Max pain is the strike where the combined payout to option buyers across calls and puts would be smallest at expiry. It is computed by summing theoretical payouts using the current open interest and selecting the settlement that minimises that sum.
What is max pain Bank Nifty?
It is the same calculation applied to Bank Nifty options. You aggregate open interest across Bank Nifty call and put strikes and identify the strike where the total expiry-time payout would be lowest. Traders then watch whether spot gravitates toward that strike on expiry.
What are the limitations of max pain?
It depends on open interest that changes through the day, so the level moves. It ignores intraday momentum, news, and large hedging flows that can overpower. It also assumes that option writers’ incentives translate into price action, which may potentially fail during strong trends or volatile events.
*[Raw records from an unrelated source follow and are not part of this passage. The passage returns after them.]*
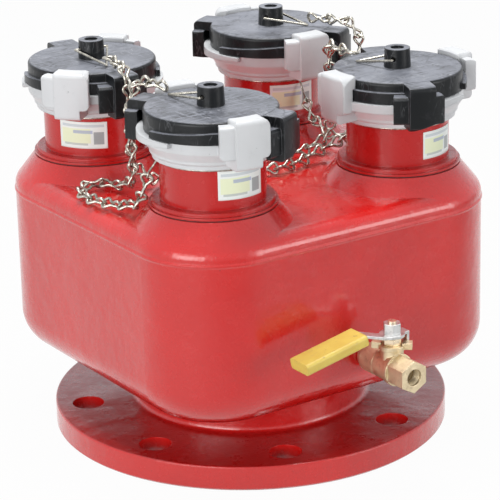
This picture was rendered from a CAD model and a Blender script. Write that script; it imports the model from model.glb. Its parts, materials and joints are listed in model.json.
import bpy, bmesh, json, math
import numpy as np
from mathutils import Matrix, Vector


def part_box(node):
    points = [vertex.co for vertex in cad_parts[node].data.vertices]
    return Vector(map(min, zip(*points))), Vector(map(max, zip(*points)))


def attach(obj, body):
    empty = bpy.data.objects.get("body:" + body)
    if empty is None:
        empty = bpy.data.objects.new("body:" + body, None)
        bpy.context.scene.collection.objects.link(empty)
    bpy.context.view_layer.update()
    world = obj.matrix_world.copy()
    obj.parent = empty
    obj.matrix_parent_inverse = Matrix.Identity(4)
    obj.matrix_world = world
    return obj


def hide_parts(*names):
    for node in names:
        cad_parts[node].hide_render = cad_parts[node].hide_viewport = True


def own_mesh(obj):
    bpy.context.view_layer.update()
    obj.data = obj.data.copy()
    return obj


# A fire department connection: a red cast manifold with four capped inlets and a drain valve.
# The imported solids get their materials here. The scene adds the stickers on the necks, the
# bent-wire links of the chains, springs that shorten with their valves and the thread in the
# drain's outlet, and then the floor, the lamps and the camera. Lengths are in metres.

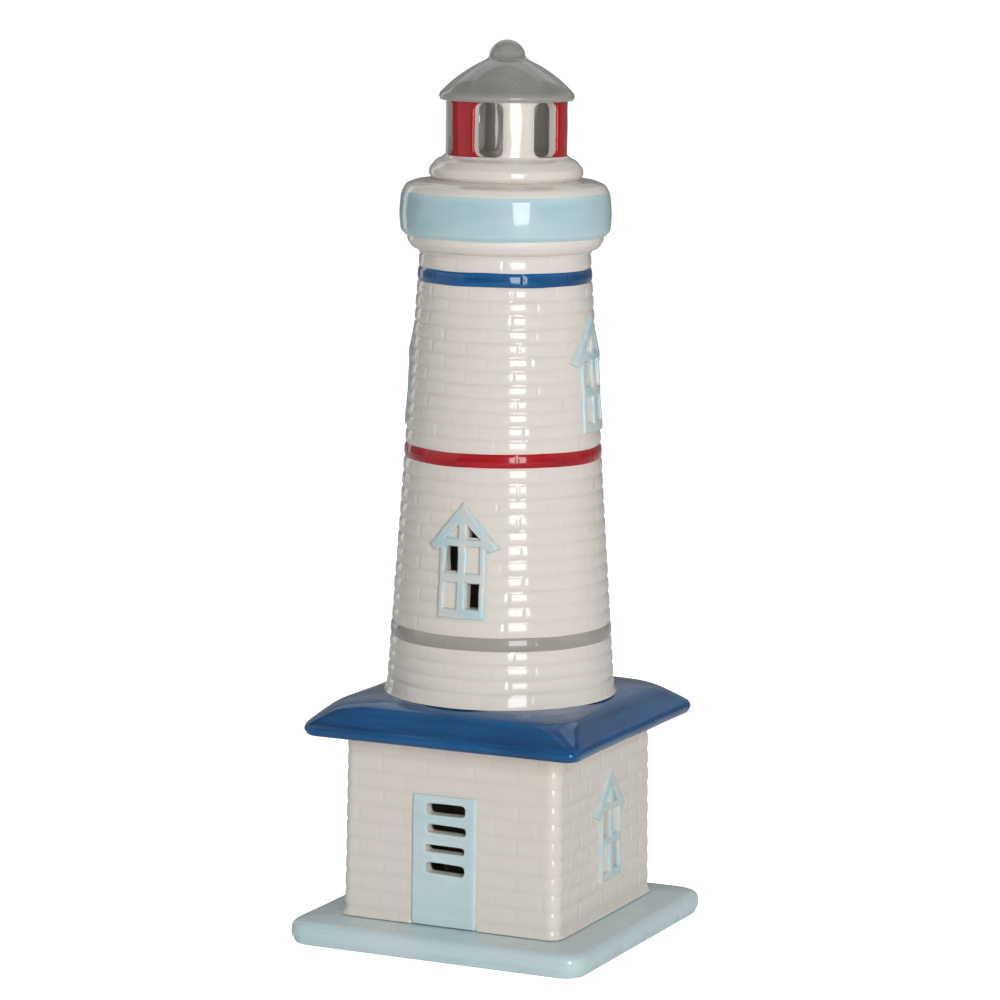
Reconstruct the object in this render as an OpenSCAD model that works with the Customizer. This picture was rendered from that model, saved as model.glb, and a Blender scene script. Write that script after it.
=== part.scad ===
// Ceramic lighthouse tealight lantern.
// A brick keeper's house stands on a plinth and holds a tealight. The tower, its roof slab, gallery and
// lantern are a second casting that lifts off the house. Millimetres, +Z up, door towards -Y,
// origin at the middle of the plinth's underside.

/* [Plinth] */
// Side of the square plinth at its widest
plinth_w = 108; // [104:1:132]
// Height of the plinth
plinth_h = 8.8; // [7.5:0.1:12]
// Radius of the plinth's corners in plan
plinth_corner_r = 7; // [4:0.5:10]
// Rounding of the plinth's top edge
plinth_edge_r = 4; // [2:0.5:5]

/* [House] */
// Side of the square house at its foot
house_w = 79.4; // [76:0.2:96]
// How much narrower the house is at its top
house_taper = 1.2; // [0:0.2:4]
// Height of the house walls
house_h = 61.6; // [58:0.2:80]
// Radius of the house's upright corners
house_corner_r = 4; // [2:0.5:6]
// Thickness of every cast wall
wall = 4; // [3:0.1:5]

/* [Door] */
// Width of the door
door_w = 23; // [18:0.5:28]
// Height of the door
door_h = 44; // [38:0.5:52]
// Sideways place of the door from the middle of the front wall
door_x = -1.4; // [-4:0.2:4]
// How far the door stands proud of the front wall
door_proud = 0.8; // [0.4:0.1:1.5]
// Width of the louvre slots in the door
slot_w = 14.4; // [10:0.2:16]
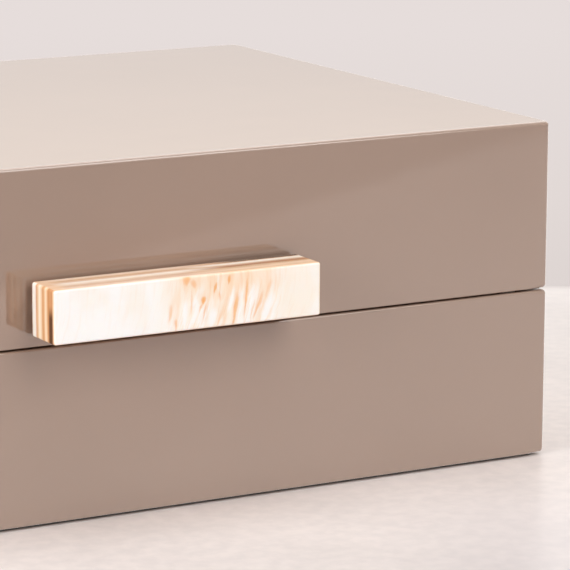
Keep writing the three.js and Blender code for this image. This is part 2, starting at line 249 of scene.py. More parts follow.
def paint(red, green, blue):
    """A colour from its values on a screen, 0 to 255."""
    value = np.array([red, green, blue]) / 255
    linear = np.where(value <= 0.04045, value / 12.92, ((value + 0.055) / 1.055) ** 2.4)
    return tuple(linear.tolist()) + (1.0,)


def surface(name, **uniform):
    """A new material: itself, its shader with what is the same all over, and each point's place."""
    material = bpy.data.materials.new(name)
    material.use_nodes = True
    tree = material.node_tree
    shader = tree.nodes["Principled BSDF"]
    for socket, value in uniform.items():
        shader.inputs[socket.replace("_", " ")].default_value = value
    return material, shader, Shade(tree, tree.nodes.new("ShaderNodeTexCoord").outputs["Object"])


def dress(piece, material, body, slot, *nodes):
    """Gives a piece its finish and its body, and lets it stand for CAD nodes."""
    piece.data.materials.clear()
    piece.data.materials.append(material)
    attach(piece, body)
    if nodes:
        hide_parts(*nodes)
    return piece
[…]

Is max pain a good indicator?
It is a decent secondary reference on expiry days but a poor standalone signal. It may be used to frame risk, size hedges, or avoid fighting a potential pin late in the session. It is advised to validate it with price action, order flow, and positioning, rather than taking trades solely because the max pain level is close.
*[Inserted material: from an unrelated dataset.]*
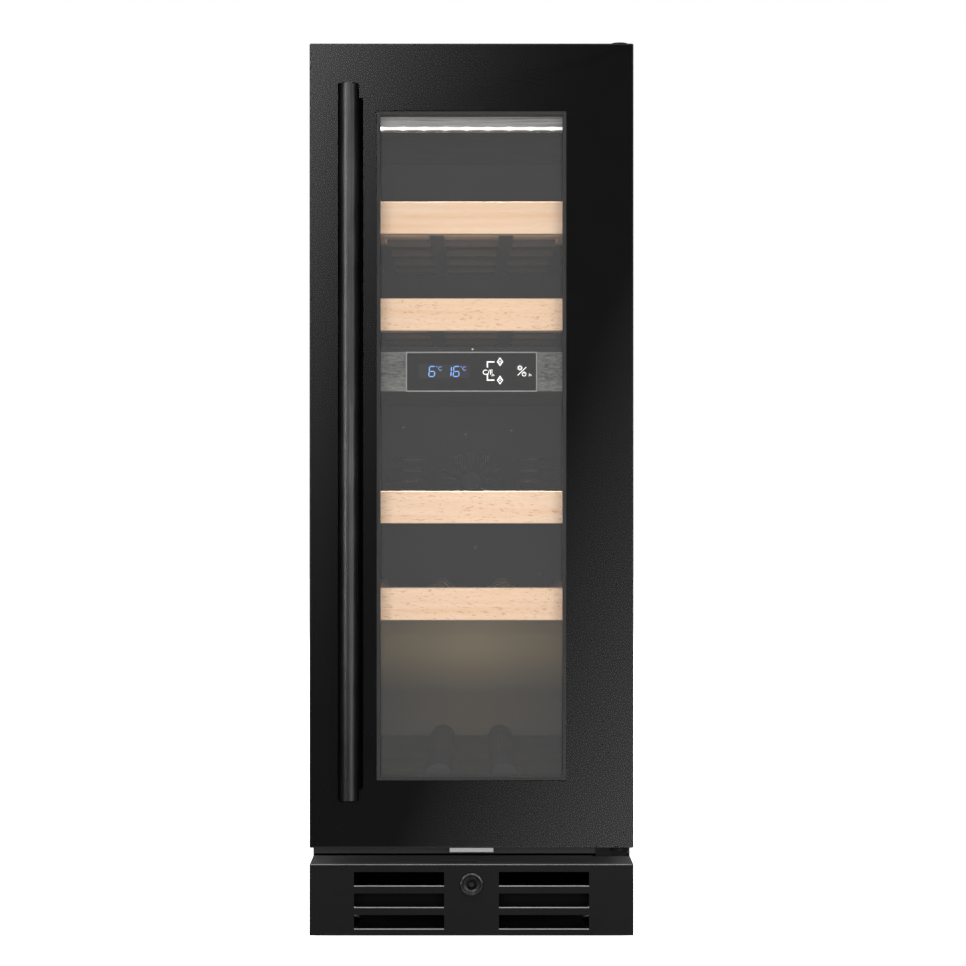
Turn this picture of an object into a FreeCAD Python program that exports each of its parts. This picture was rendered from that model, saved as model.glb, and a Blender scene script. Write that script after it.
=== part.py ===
import FreeCAD, Part
import math
import os
import re

import Sketcher
from FreeCAD import Placement, Rotation, Vector

# Built-in dual-zone wine cooler, 300 mm wide class. Millimetres, +Z up, the front faces -Y.
# The origin is under the middle of the whole object, on the floor that its feet stand on.
#
# The cabinet is a steel wrap, foam and a black liner. A divider splits the cavity in two zones.
# A frameless black glass door hangs on two pins on the right and carries a bar handle on the left.
# Four beech shelves run on telescopic slides. The sealed cooling system sits low at the back.

DRIVING = {
    "width": (295, "door, case and plinth"),
    "height": (820, "floor to the top hinge plate"),
    "body_depth": (570, "glass face to the back of the rear spacers"),
    "handle_reach": (36, "glass face to the axis of the handle bar"),
    "handle_dia": (19, "handle bar"),
    "handle_long": (640, "handle bar"),
    "handle_low": (134, "floor to the handle bar's lower end"),
    "handle_side": (37.6, "door's free edge to the axis of the bar"),
    "post_inset": (60, "bar's end to the axis of a handle post"),
    "door_height": (732.5, "outer glass"),
    "door_thick": (38, "glass face to the back of the door frame"),
    "glass_thick": (4, "each pane"),
    "pane_gap": (12, "between the panes"),
    "mask_thick": (0.4, "black border behind the outer pane"),
    "window_margin": (61, "glass edge to the clear window"),
    "seal_gap": (8, "door frame to the case, filled by the gasket"),
    "spacer_depth": (10, "rear spacers, behind the rear panel"),
    "hinge_plate": (2, "thickness of the top hinge plate"),
    "hinge_gap": (0.3, "glass top to the hinge plate"),
    "pin_side": (12, "hinge pin axis to the side of the door"),
    "pin_front": (14, "hinge pin axis to the glass face"),
    "pin_dia": (8, "hinge pins"),
    "base_level": (22, "floor to the lower edge of the case"),
    "steel": (1, "sheet of the case"),
    "rail_low": (72, "floor to the front bottom rail of the case"),
    "flange": (14, "steel flange round the front of the case"),
    "wall": (33, "outside of the case to the inside of the cavity"),
    "roof": (36, "top of the case to the ceiling of the cavity"),
    "back_wall": (40, "rear panel to the back of the cavity"),
    "floor_level": (138, "floor of the cavity"),
    "liner": (2, "liner sheet"),
    "step_depth": (130, "step over the compressor, front to back"),
    "step_rise": (140, "step over the compressor, height"),
    "step_wall": (36, "foam between the step and the machine room"),
    "housing_tall": (30.3, "steel housing of the upper light"),
    "cover_tall": (3.2, "clear cover under a row of LEDs"),
    "divider_low": (507, "underside of the zone divider"),
    "divider_high": (545, "top of the zone divider"),
    "front_recess": (14.25, "case front to the face of a shelf"),
    "plinth_low": (5.4, "floor to the lower edge of the plinth"),
    "plinth_high": (70.4, "floor to the upper edge of the plinth"),
    "plinth_sheet": (1.5, "plinth steel"),
    "slot_top": (63.2, "upper edge of the highest slot"),
    "slot_tall": (13.2, "height of a slot"),
    "slot_pitch": (19.6, "from slot to slot"),
    "slot_near": (25, "middle of the plinth to a slot's near end"),
    "slot_far": (107, "middle of the plinth to a slot's far end"),
    "lip": (6, "folded lip under each slot"),
    "lock_level": (52, "axis of the lock"),
    "lock_dia": (21.6, "escutcheon of the lock"),
    "cam_reach": (31, "lock axis to the tip of the cam"),
    "cam_thick": (3, "cam"),
    "board_tall": (30.5, "front board of a shelf"),
    "board_thick": (16, "front board of a shelf"),
    "shelf_half": (96.8, "half the width of a shelf"),
    "shelf_long": (387, "front board to the rear ends of the rails"),
    "rail_wide": (14, "side rail of a shelf"),
    "slat_tall": (22, "slat at its crests"),
    "slat_web": (8, "thinnest part of a slat, under a bottle"),
    "slat_deep": (28, "slat, front to back"),
    "bottle_pitch": (66, "between bottle axes on a shelf"),
    "cradle": (38, "radius of a bottle hollow"),
    "strap_wide": (14, "steel strap under the slats"),
    "strap_thick": (1.5, "steel strap under the slats"),
    "runner_thin": (1.2, "sheet of the telescopic runners"),
    "led_pitch": (20, "between LEDs"),
    "duct_front": (44, "back of the cavity to the face of the duct cover"),
    "duct_sheet": (3, "duct cover"),
    "foot_dia": (36, "pad of a levelling foot"),
    "stud_dia": (9.6, "stud of a levelling foot"),
    "foot_x": (122, "feet, either side of the middle"),
    "compressor_x": (-62, "compressor axis"),
    "compressor_r": (54, "compressor can"),
}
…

What is the max pain in stock options?
It is the options strike price at which option buyers (both calls and puts) would lose the most money at expiration, and option writers (sellers) would gain the most. It is the strike that minimises the total payout to all option buyers at expiry for a given stock’s option chain. You calculate it by testing each strike as the settlement, summing call and put payouts weighted by open interest, and picking the lowest total.